Nothing in the records may be left out or altered; reproduce them all exactly.

◇ ◇ ◇

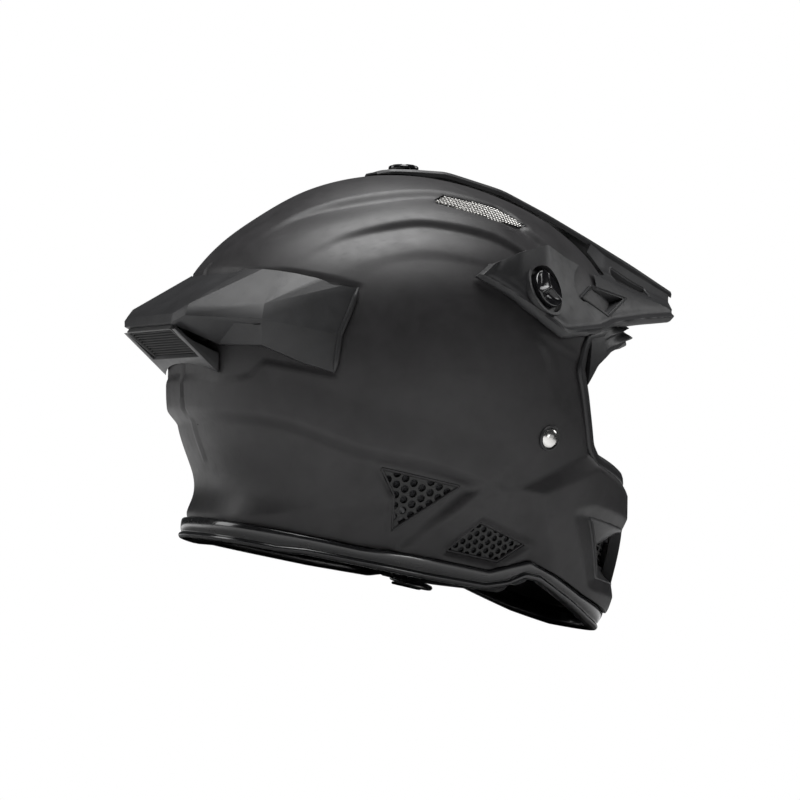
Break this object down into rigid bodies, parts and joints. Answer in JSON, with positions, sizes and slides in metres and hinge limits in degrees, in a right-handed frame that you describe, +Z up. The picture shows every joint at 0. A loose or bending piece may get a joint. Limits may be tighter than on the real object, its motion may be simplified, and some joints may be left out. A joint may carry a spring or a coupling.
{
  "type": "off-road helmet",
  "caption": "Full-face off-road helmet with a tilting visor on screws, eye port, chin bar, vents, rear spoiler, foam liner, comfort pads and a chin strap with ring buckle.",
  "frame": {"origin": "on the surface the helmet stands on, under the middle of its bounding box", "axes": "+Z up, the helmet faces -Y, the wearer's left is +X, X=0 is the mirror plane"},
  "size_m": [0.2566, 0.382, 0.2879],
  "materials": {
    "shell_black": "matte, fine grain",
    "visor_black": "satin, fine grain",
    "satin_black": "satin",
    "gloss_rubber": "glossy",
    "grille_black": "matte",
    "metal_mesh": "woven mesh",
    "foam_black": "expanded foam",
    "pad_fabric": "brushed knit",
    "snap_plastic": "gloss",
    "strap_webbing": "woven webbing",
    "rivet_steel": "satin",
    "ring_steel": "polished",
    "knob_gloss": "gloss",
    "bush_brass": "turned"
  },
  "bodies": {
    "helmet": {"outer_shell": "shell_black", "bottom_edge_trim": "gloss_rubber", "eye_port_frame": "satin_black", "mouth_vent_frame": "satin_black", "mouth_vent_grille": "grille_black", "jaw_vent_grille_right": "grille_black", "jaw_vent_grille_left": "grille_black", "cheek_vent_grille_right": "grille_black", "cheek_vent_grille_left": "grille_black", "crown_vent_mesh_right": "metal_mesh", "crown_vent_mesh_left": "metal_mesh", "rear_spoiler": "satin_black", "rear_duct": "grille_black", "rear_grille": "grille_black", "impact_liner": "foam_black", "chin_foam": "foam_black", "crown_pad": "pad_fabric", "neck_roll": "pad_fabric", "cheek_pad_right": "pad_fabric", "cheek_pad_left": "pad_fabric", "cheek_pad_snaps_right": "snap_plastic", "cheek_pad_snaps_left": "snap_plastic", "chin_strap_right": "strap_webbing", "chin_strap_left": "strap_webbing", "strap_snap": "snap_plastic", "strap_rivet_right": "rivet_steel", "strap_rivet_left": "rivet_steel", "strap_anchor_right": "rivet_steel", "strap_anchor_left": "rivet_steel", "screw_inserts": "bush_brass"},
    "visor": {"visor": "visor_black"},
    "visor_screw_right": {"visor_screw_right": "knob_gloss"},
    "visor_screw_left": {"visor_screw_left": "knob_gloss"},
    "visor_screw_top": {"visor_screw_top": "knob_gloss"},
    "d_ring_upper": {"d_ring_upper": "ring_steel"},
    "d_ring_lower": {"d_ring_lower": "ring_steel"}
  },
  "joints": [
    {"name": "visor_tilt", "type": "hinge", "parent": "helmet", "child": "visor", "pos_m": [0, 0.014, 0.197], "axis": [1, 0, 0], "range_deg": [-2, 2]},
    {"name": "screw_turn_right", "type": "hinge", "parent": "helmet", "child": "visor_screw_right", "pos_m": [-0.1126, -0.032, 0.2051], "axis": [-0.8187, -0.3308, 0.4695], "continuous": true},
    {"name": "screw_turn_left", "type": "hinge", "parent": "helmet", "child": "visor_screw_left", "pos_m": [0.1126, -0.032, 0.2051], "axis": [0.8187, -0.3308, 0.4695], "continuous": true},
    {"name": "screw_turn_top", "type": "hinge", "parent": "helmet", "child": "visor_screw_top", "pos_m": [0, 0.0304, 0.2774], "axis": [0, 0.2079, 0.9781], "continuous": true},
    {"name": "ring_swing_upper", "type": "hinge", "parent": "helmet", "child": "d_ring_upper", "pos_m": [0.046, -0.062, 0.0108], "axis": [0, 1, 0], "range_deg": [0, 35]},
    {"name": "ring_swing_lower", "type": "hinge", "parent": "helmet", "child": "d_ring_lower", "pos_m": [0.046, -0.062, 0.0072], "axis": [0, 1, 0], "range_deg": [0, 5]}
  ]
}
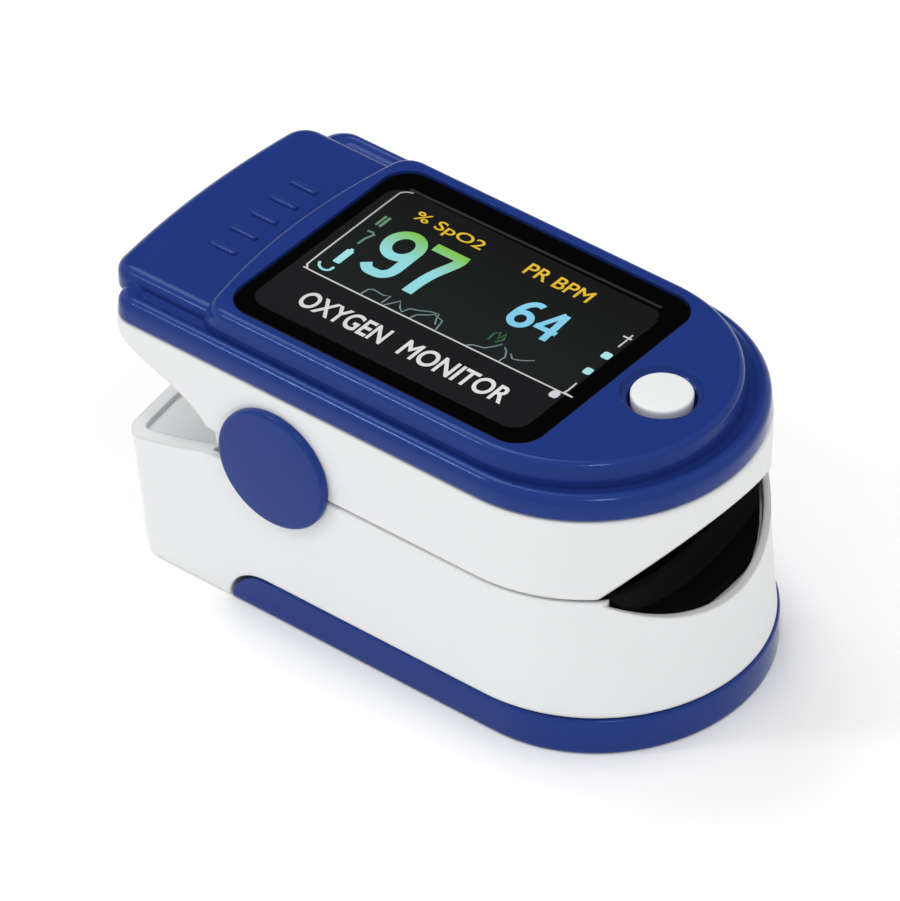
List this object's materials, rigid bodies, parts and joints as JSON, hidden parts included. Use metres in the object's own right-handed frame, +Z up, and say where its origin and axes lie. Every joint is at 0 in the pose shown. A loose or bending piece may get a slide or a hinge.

◇ ◇ ◇

Task solution:
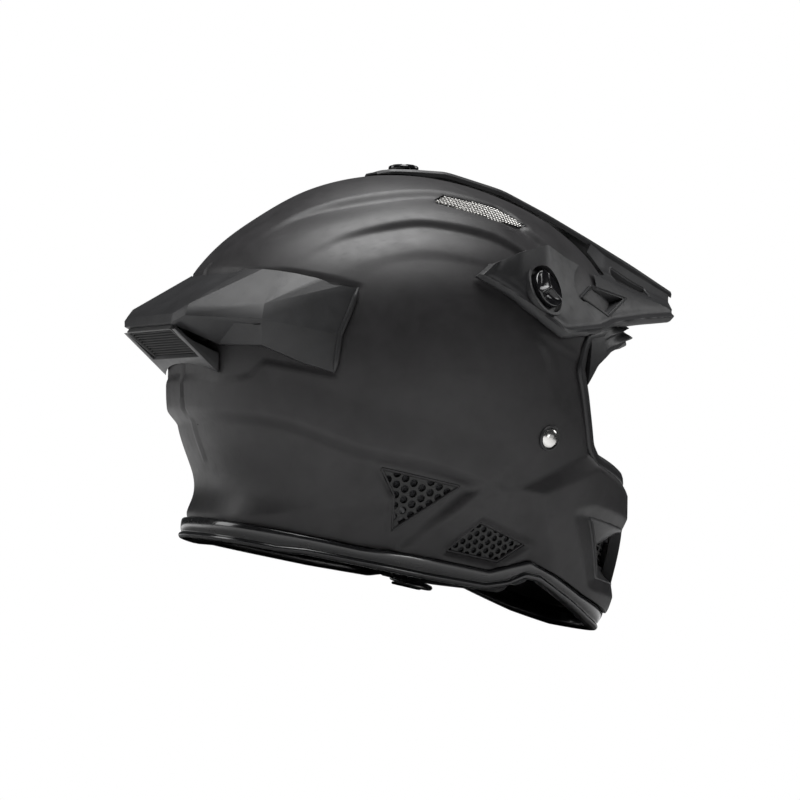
Break this object down into rigid bodies, parts and joints. Answer in JSON, with positions, sizes and slides in metres and hinge limits in degrees, in a right-handed frame that you describe, +Z up. The picture shows every joint at 0. A loose or bending piece may get a joint. Limits may be tighter than on the real object, its motion may be simplified, and some joints may be left out. A joint may carry a spring or a coupling.
{
  "type": "off-road helmet",
  "caption": "Full-face off-road helmet with a tilting visor on screws, eye port, chin bar, vents, rear spoiler, foam liner, comfort pads and a chin strap with ring buckle.",
  "frame": {"origin": "on the surface the helmet stands on, under the middle of its bounding box", "axes": "+Z up, the helmet faces -Y, the wearer's left is +X, X=0 is the mirror plane"},
  "size_m": [0.2566, 0.382, 0.2879],
  "materials": {
    "shell_black": "matte, fine grain",
    "visor_black": "satin, fine grain",
    "satin_black": "satin",
    "gloss_rubber": "glossy",
    "grille_black": "matte",
    "metal_mesh": "woven mesh",
    "foam_black": "expanded foam",
    "pad_fabric": "brushed knit",
    "snap_plastic": "gloss",
    "strap_webbing": "woven webbing",
    "rivet_steel": "satin",
    "ring_steel": "polished",
    "knob_gloss": "gloss",
    "bush_brass": "turned"
  },
  "bodies": {
    "helmet": {"outer_shell": "shell_black", "bottom_edge_trim": "gloss_rubber", "eye_port_frame": "satin_black", "mouth_vent_frame": "satin_black", "mouth_vent_grille": "grille_black", "jaw_vent_grille_right": "grille_black", "jaw_vent_grille_left": "grille_black", "cheek_vent_grille_right": "grille_black", "cheek_vent_grille_left": "grille_black", "crown_vent_mesh_right": "metal_mesh", "crown_vent_mesh_left": "metal_mesh", "rear_spoiler": "satin_black", "rear_duct": "grille_black", "rear_grille": "grille_black", "impact_liner": "foam_black", "chin_foam": "foam_black", "crown_pad": "pad_fabric", "neck_roll": "pad_fabric", "cheek_pad_right": "pad_fabric", "cheek_pad_left": "pad_fabric", "cheek_pad_snaps_right": "snap_plastic", "cheek_pad_snaps_left": "snap_plastic", "chin_strap_right": "strap_webbing", "chin_strap_left": "strap_webbing", "strap_snap": "snap_plastic", "strap_rivet_right": "rivet_steel", "strap_rivet_left": "rivet_steel", "strap_anchor_right": "rivet_steel", "strap_anchor_left": "rivet_steel", "screw_inserts": "bush_brass"},
    "visor": {"visor": "visor_black"},
    "visor_screw_right": {"visor_screw_right": "knob_gloss"},
    "visor_screw_left": {"visor_screw_left": "knob_gloss"},
    "visor_screw_top": {"visor_screw_top": "knob_gloss"},
    "d_ring_upper": {"d_ring_upper": "ring_steel"},
    "d_ring_lower": {"d_ring_lower": "ring_steel"}
  },
  "joints": [
    {"name": "visor_tilt", "type": "hinge", "parent": "helmet", "child": "visor", "pos_m": [0, 0.014, 0.197], "axis": [1, 0, 0], "range_deg": [-2, 2]},
    {"name": "screw_turn_right", "type": "hinge", "parent": "helmet", "child": "visor_screw_right", "pos_m": [-0.1126, -0.032, 0.2051], "axis": [-0.8187, -0.3308, 0.4695], "continuous": true},
    {"name": "screw_turn_left", "type": "hinge", "parent": "helmet", "child": "visor_screw_left", "pos_m": [0.1126, -0.032, 0.2051], "axis": [0.8187, -0.3308, 0.4695], "continuous": true},
    {"name": "screw_turn_top", "type": "hinge", "parent": "helmet", "child": "visor_screw_top", "pos_m": [0, 0.0304, 0.2774], "axis": [0, 0.2079, 0.9781], "continuous": true},
    {"name": "ring_swing_upper", "type": "hinge", "parent": "helmet", "child": "d_ring_upper", "pos_m": [0.046, -0.062, 0.0108], "axis": [0, 1, 0], "range_deg": [0, 35]},
    {"name": "ring_swing_lower", "type": "hinge", "parent": "helmet", "child": "d_ring_lower", "pos_m": [0.046, -0.062, 0.0072], "axis": [0, 1, 0], "range_deg": [0, 5]}
  ]
}
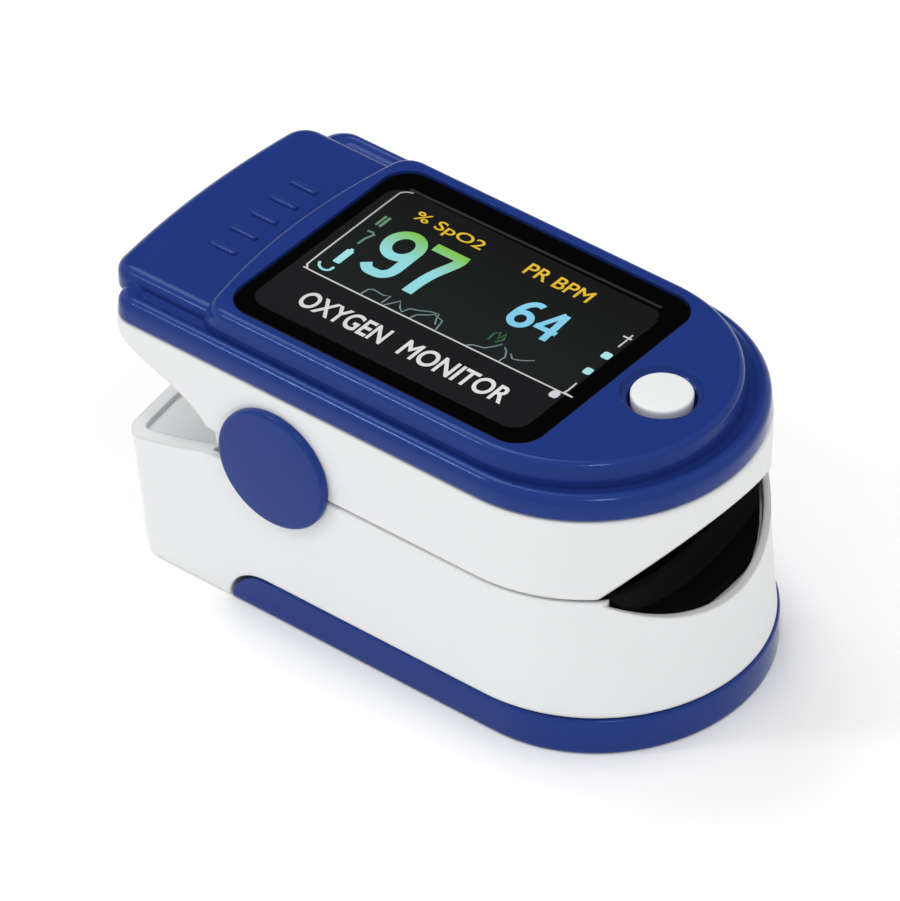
List this object's materials, rigid bodies, parts and joints as JSON, hidden parts included. Use metres in the object's own right-handed frame, +Z up, and say where its origin and axes lie. Every joint is at 0 in the pose shown. A loose or bending piece may get a slide or a hinge.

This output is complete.